You might argue that you should be doing number 3 already, but the reality is that often we put off thinking like this because we are so committed to solving things our way. Let having an approaching competitor spark that competitive fire in you and force you to think outside the box and about your business in new ways.

Once they enter your space

Once your new competitors enter your space, it’s game on.

Or rather, hopefully you’ve already done your research and understood how they are going to enter your space, what their positioning might be, and what they plan to do in order to eat away at your market share.

Above all, don’t panic. If you are the market leader, don’t spend too much of your time worrying about what they are doing.

If you are the market leader, hopefully you already have a solid strategy that has been working so far. At this point, it’s not a better strategy that will let you win.

It is speed and quality of execution.

Consider new people

First, if you’re running your business alone, you might need to consider adding people to your team in order to increase the speed at which you are able to execute on your strategy.
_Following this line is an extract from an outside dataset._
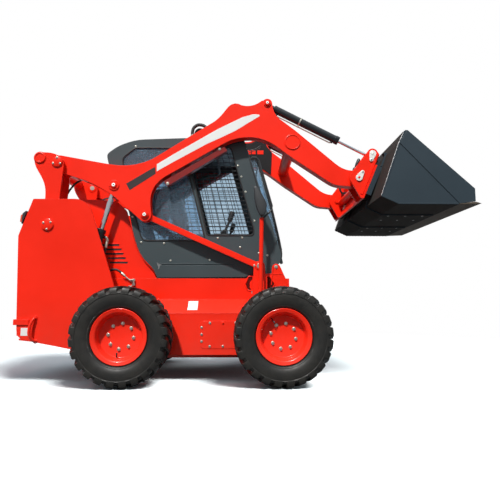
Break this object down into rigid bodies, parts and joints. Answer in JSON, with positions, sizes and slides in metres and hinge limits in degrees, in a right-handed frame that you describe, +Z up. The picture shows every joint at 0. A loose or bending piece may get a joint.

Consider new investment or raising prices

Second, if you know that your competitor has a lot more money to put towards the problem than you do then you may need to either consider bringing on outside investment so you can hire and scale faster, or you may need to increase your prices if you are able to (ie underpriced right now).

Execute execute execute

Third, execute like hell. Speed up that pace of innovation, test new products, and if they enter with the same offering then try to differentiate yourself from them. Don’t go downstream though – remember what Seth Godin says:

Any market that seems to offer an easy in to the undifferentiated will eventually squeeze them.

Differentiate and continue to offer as much outsized value as you can.

That’s how you win and survive new competitors.